Provided data =
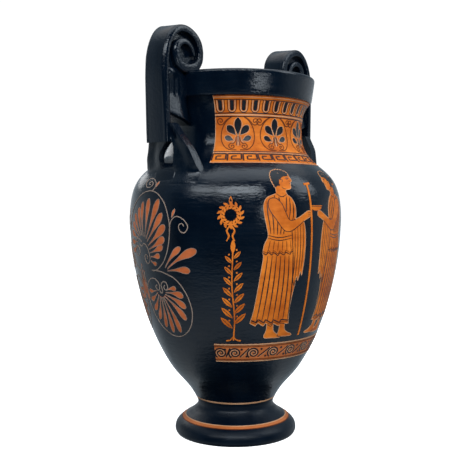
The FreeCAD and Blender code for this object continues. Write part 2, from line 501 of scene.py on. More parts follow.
@dataclass(frozen=True)
class PaintedClay:
    """A tone of the painter: bare clay, or a line drawn on the vase."""

    tone: Tone
    dark: Colour
    light: Colour
    rough: float
    shine: float = 0.14

    def make(self) -> Finish:
        """Builds the material.

        Returns:
            The finish.
        """
        finish = Finish("painted_" + self.tone.value)
        cloud = finish.noise(finish.stretched(64.0, 64.0, 64.0), 4.0)
        wash = finish.noise(finish.around(4.0, 260.0), 3.0)
        grain = finish.noise(finish.stretched(900.0, 900.0, 900.0), 2.0)
        parts = (finish.maths("MULTIPLY", cloud, 0.62), finish.maths("MULTIPLY", wash, 0.38))
        finish.tint(finish.ramp(finish.maths("ADD", *parts), 0.0, 1.0, 0.36, 0.64), self.dark, self.light)
        rough = finish.ramp(grain, self.rough - 0.06, self.rough + 0.06)
        finish.shade(Roughness=rough, Specular_IOR_Level=self.shine)
        finish.bump(grain, 0.00006, 0.5)
        return finish


PALETTE = (
    PaintedClay(Tone.CLAY, (0.43, 0.088, 0.007), (0.73, 0.205, 0.022), 0.52),
    PaintedClay(Tone.RUST, (0.42, 0.100, 0.030), (0.64, 0.168, 0.056), 0.54),
    PaintedClay(Tone.SIENNA, (0.40, 0.112, 0.030), (0.56, 0.170, 0.054), 0.54),
    PaintedClay(Tone.TAN, (0.48, 0.255, 0.130), (0.60, 0.345, 0.200), 0.54),
    PaintedClay(Tone.ASH, (0.24, 0.175, 0.140), (0.35, 0.265, 0.220), 0.56),
    PaintedClay(Tone.BROWN, (0.090, 0.020, 0.005), (0.15, 0.038, 0.010), 0.52),
    PaintedClay(Tone.GLAZE, (0.0016, 0.0034, 0.0070), (0.0034, 0.0064, 0.0120), 0.34, 0.40),
)


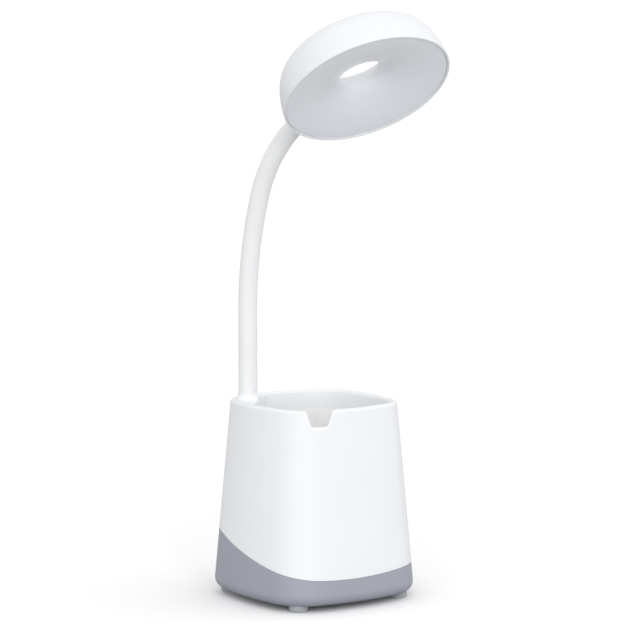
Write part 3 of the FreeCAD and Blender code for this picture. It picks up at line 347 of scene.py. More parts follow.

Your goal = Repeat the data precisely, reproducing every entry.

Exercise result =
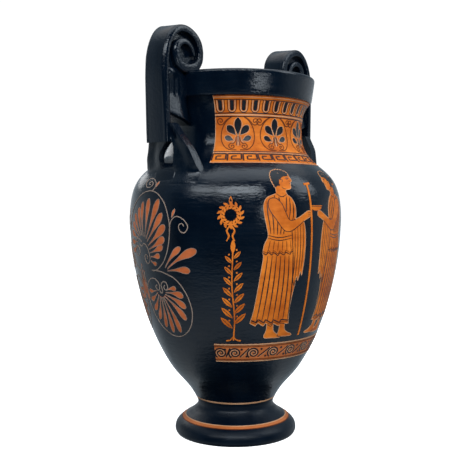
The FreeCAD and Blender code for this object continues. Write part 2, from line 501 of scene.py on. More parts follow.
@dataclass(frozen=True)
class PaintedClay:
    """A tone of the painter: bare clay, or a line drawn on the vase."""

    tone: Tone
    dark: Colour
    light: Colour
    rough: float
    shine: float = 0.14

    def make(self) -> Finish:
        """Builds the material.

        Returns:
            The finish.
        """
        finish = Finish("painted_" + self.tone.value)
        cloud = finish.noise(finish.stretched(64.0, 64.0, 64.0), 4.0)
        wash = finish.noise(finish.around(4.0, 260.0), 3.0)
        grain = finish.noise(finish.stretched(900.0, 900.0, 900.0), 2.0)
        parts = (finish.maths("MULTIPLY", cloud, 0.62), finish.maths("MULTIPLY", wash, 0.38))
        finish.tint(finish.ramp(finish.maths("ADD", *parts), 0.0, 1.0, 0.36, 0.64), self.dark, self.light)
        rough = finish.ramp(grain, self.rough - 0.06, self.rough + 0.06)
        finish.shade(Roughness=rough, Specular_IOR_Level=self.shine)
        finish.bump(grain, 0.00006, 0.5)
        return finish


PALETTE = (
    PaintedClay(Tone.CLAY, (0.43, 0.088, 0.007), (0.73, 0.205, 0.022), 0.52),
    PaintedClay(Tone.RUST, (0.42, 0.100, 0.030), (0.64, 0.168, 0.056), 0.54),
    PaintedClay(Tone.SIENNA, (0.40, 0.112, 0.030), (0.56, 0.170, 0.054), 0.54),
    PaintedClay(Tone.TAN, (0.48, 0.255, 0.130), (0.60, 0.345, 0.200), 0.54),
    PaintedClay(Tone.ASH, (0.24, 0.175, 0.140), (0.35, 0.265, 0.220), 0.56),
    PaintedClay(Tone.BROWN, (0.090, 0.020, 0.005), (0.15, 0.038, 0.010), 0.52),
    PaintedClay(Tone.GLAZE, (0.0016, 0.0034, 0.0070), (0.0034, 0.0064, 0.0120), 0.34, 0.40),
)


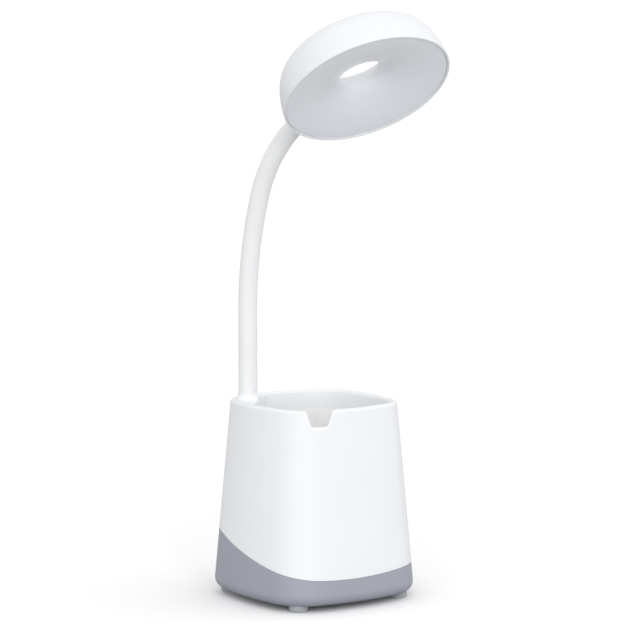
Write part 3 of the FreeCAD and Blender code for this picture. It picks up at line 347 of scene.py. More parts follow.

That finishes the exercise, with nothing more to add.